Alexandre del Valle interviewe Christian de Moliner sur « Trois semaines en avril » pour Boulevard Voltaire
Christian de Moliner : « Il suffirait d’une étincelle pour allumer le brasier »
En 2004, Christian de Moliner publiait un thriller : Trois semaines en avril… Il vient d’en publier une version actualisée. Alexandre del Valle a bien voulu interroger l’auteur.
Votre thriller est terriblement pessimiste. Pour vous, suite au Covid-19, la France connaîtra une crise économique cataclysmique qui pourrait générer huit millions de chômeurs et induire des émeutes, voire la guerre civile.
L’impact économique du Covid-19 est inconnu à ce jour, mais il sera lourd. Je pense que les risques d’une déflagration ethnique et religieuse sont élevés, indépendamment de la récession qui menace. Il suffirait d’une étincelle pour allumer le brasier. Souvenez-vous des émeutes de 2005 : les forces de l’ordre ont peiné pour reprendre le contrôle du pays et il avait fallu décréter l’état d’urgence.
Depuis, la situation s’est encore dégradée. En 2020, les policiers n’osent plus effectuer d’interpellations dans une centaine de zones. Les invraisemblables affrontements des Grésilles, à Dijon, démontrent l’étendue de la sécession. Le gouvernement envisage des mesures en partie sécuritaires pour la contrer. On ne connaît pas ce dispositif, mais il risque d’être insuffisant car nous avons dépassé le stade de la simple police ; tôt ou tard, il faudra déployer des unités militarisées (gendarmes dans un premier temps, armée dans un deuxième). Bientôt, comme dans mon thriller, la loi martiale pourrait être mise en place sur des portions du territoire, dans une France en proie à une insurrection permanente intriquant délinquance et activisme religieux, à l’instar de ce qu’a connu l’Irlande du Nord entre 1970 et 1998.
Vous évoquez souvent, dans vos livres, la guerre civile en France. …avez notamment sorti, en 2018, La Guerre de France, dont le nom rappelle évidemment la guerre d’Algérie.
La Guerre de France décrivait la fin de la déflagration : un cessez-le-feu était négocié entre identitaires et islamistes. Trois semaines en avril… décrit le début du conflit.
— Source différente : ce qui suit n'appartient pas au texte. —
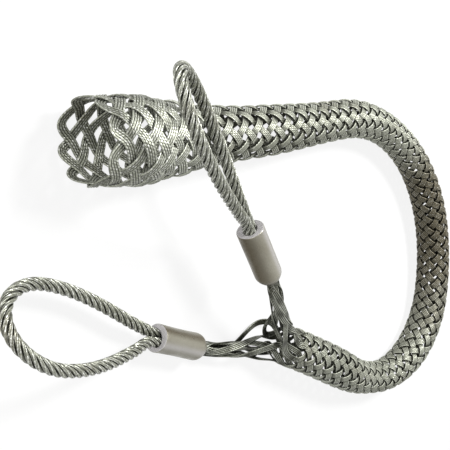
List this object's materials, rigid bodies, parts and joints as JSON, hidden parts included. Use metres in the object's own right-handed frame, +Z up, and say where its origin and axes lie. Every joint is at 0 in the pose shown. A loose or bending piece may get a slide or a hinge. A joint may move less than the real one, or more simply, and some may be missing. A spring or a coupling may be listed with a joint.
{
  "type": "cable pulling grip",
  "caption": "Open ended woven wire sock that grips a cable when pulled; the mesh forks into legs, each pressed into a ferrule that carries a wire rope eye.",
  "frame": {"origin": "middle of the footprint, on the ground it lies on", "axes": "+X along the sock's straight run from the mouth towards the bend, +Y from the forked end towards the straight run, +Z up"},
  "size_m": [0.4844, 0.297, 0.0841],
  "materials": {
    "woven_wire": "galvanised steel wire, dull with bright wear",
    "wire_rope": "galvanised wire rope, bright on the crowns",
    "ferrule_metal": "pressed aluminium, satin with scuffs"
  },
  "bodies": {
    "root": {"sock_basket": "woven_wire", "sock_run": "woven_wire", "sock_bend": "woven_wire", "sock_tail": "woven_wire", "left_leg_strand_1": "woven_wire", "left_leg_strand_2": "woven_wire", "left_leg_strand_3": "woven_wire", "left_leg_strand_4": "woven_wire", "left_leg_strand_5": "woven_wire", "left_leg_strand_6": "woven_wire", "left_leg_strand_7": "woven_wire", "left_leg_strand_8": "woven_wire", "right_leg_strand_1": "woven_wire", "right_leg_strand_2": "woven_wire", "right_leg_strand_3": "woven_wire", "right_leg_strand_4": "woven_wire", "right_leg_strand_5": "woven_wire", "right_leg_strand_6": "woven_wire", "right_leg_strand_7": "woven_wire", "right_leg_strand_8": "woven_wire", "left_ferrule": "ferrule_metal", "right_ferrule": "ferrule_metal", "left_eye_rope": "wire_rope", "right_eye_rope": "wire_rope"}
  },
  "joints": []
}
C’est une histoire complète que je me suis efforcé de rendre captivante et émouvante et dont j’ai essayé de travailler le style.
Dans votre roman, vous donnez la parole à tous les protagonistes quels qu’ils soient, en prenant évidemment de nécessaires précautions oratoires quand les opinions sont par trop excessives.
En effet, je me suis attaché à ne trahir personne : je rapporte sans les censurer les propos que peuvent tenir un islamiste, un « centriste » qui croit en la coexistence harmonieuse ou un identitaire partisan de la remigration, en censurant, bien sûr, le racisme.
Selon vos thrillers, notre pays sera vivisecté en trois entités reliées par un vague lien confédéral : des zones islamiques où la charia sera appliquée, des enclaves réservées aux « Français de souche » et assimilés et le reste du pays. Cela fait peur.
Cette vision cauchemardesque est le pire de ce qui peut nous arriver. Je l’ai également développée dans mon essai volontairement provocateur et au titre parlant, La réserve, avenir du « Français de souche » ?, paru fin 2019. Nous pouvons éviter d’en arriver là ; cependant, nous serons sans doute obligés de passer un compromis, réactivant, sur la base du volontariat, le statut coranique qui a disparu en 1962. De telles concessions alliées à une fermeté sans failles et une lutte contre la criminalité constituent, à mon avis, la seule façon de ramener la concorde sans trop compromettre l’équilibre du pays.